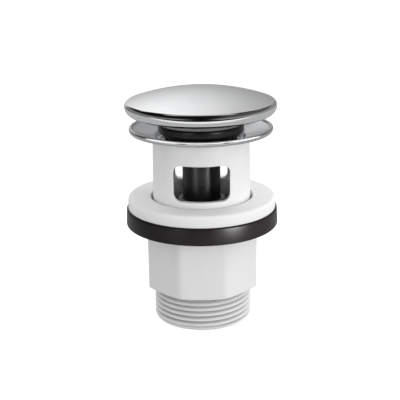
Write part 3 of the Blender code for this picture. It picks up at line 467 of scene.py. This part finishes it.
def make_barrel(material):
    """Tube with two windows. Each window's rim is a set of rings that follow its outline."""
    barrel = extent("barrel")
    window_bottom = extent("clamp_washer").top + WINDOW_SILL
    middle = window_bottom + WINDOW_HEIGHT / 2
    bore = barrel.radius - BARREL_WALL
    top_radius = barrel.radius - BARREL_TOP_DRAFT
    counterbore = top_radius - BARREL_COUNTERBORE_WALL
    counterbore_bottom = barrel.top - BARREL_COUNTERBORE_DEPTH
    ledge = extent("guide_basket").bottom - SEAT_GAP
    zone = window_rows(window_bottom)

    def outer_radius(height):
        share = min(1.0, (barrel.top - height) / BARREL_DRAFT_HEIGHT)
        return top_radius + BARREL_TOP_DRAFT * share

    outer_top = filleted([
        (counterbore, barrel.top, 0),
        (top_radius, barrel.top, 0.3),
        (top_radius, zone[0], 0),
    ])[1:-1]
    outline = list(outer_top)
    outer_first = len(outline)
    outline += [(outer_radius(height), height) for height in zone]
    thread_rows = rows_between(CLAMP_THREAD_TOP, barrel.bottom + BARREL_END_CHAMFER,
                               CLAMP_THREAD_PITCH / ROWS_PER_PITCH)
    outline += [(barrel.radius, height) for height in thread_rows]
    outline += [
        (barrel.radius - BARREL_END_CHAMFER, barrel.bottom),
        (bore - BARREL_LEDGE, barrel.bottom),
        (bore - BARREL_LEDGE, ledge),
        (bore, ledge),
    ]
    inner_first = len(outline)
    outline += [(bore, height) for height in reversed(zone)]
    outline += [
        (bore, counterbore_bottom),
        (counterbore, counterbore_bottom),
        (counterbore, barrel.top - 0.1),
    ]

    def shape(radius, height, angle):
        if height > CLAMP_THREAD_TOP or radius < barrel.radius - CLAMP_THREAD_REACH:
            return radius
        runout = min(1.0, (CLAMP_THREAD_TOP - height) / CLAMP_THREAD_PITCH)
        wave = thread_wave(height, angle, CLAMP_THREAD_PITCH)
        return radius - CLAMP_THREAD_DEPTH * runout * wave

    angles = even_angles()
    build = bmesh.new()
    lathe_mesh(build, outline, angles, shape)
    count = len(angles)
    lathed = list(build.verts)
    reach = math.asin((WINDOW_HALF_WIDTH + WINDOW_MARGIN) / barrel.radius)
    half_columns = round(reach / (math.tau / count))
    for centre_column in (count * 3 // 4, count // 4):
        cut_window(build, lathed, count, centre_column, half_columns,
                   (outer_first, inner_first), len(zone), middle, bore, outer_radius)
    loose = [vertex for vertex in build.verts if not vertex.link_faces]
    bmesh.ops.delete(build, geom=loose, context="VERTS")
    obj = finished("barrel_detail", build)
    return place(obj, "barrel", "waste_body", "white_plastic", material)


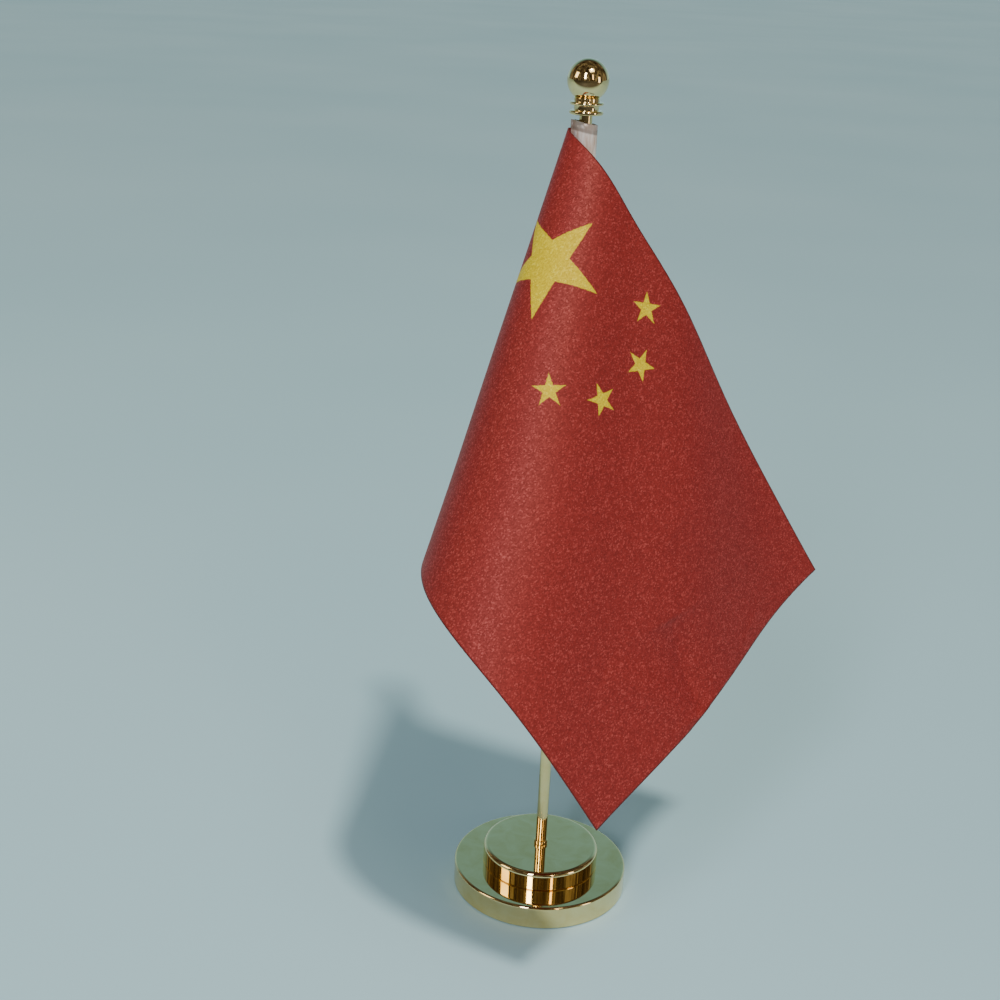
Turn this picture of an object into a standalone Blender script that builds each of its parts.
▬▬▬
- **Directions for this task**
In the material above, show every line where the word "that" turns up.

- **The solution**
    """Tube with two windows. Each window's rim is a set of rings that follow its outline."""
Turn this picture of an object into a standalone Blender script that builds each of its parts.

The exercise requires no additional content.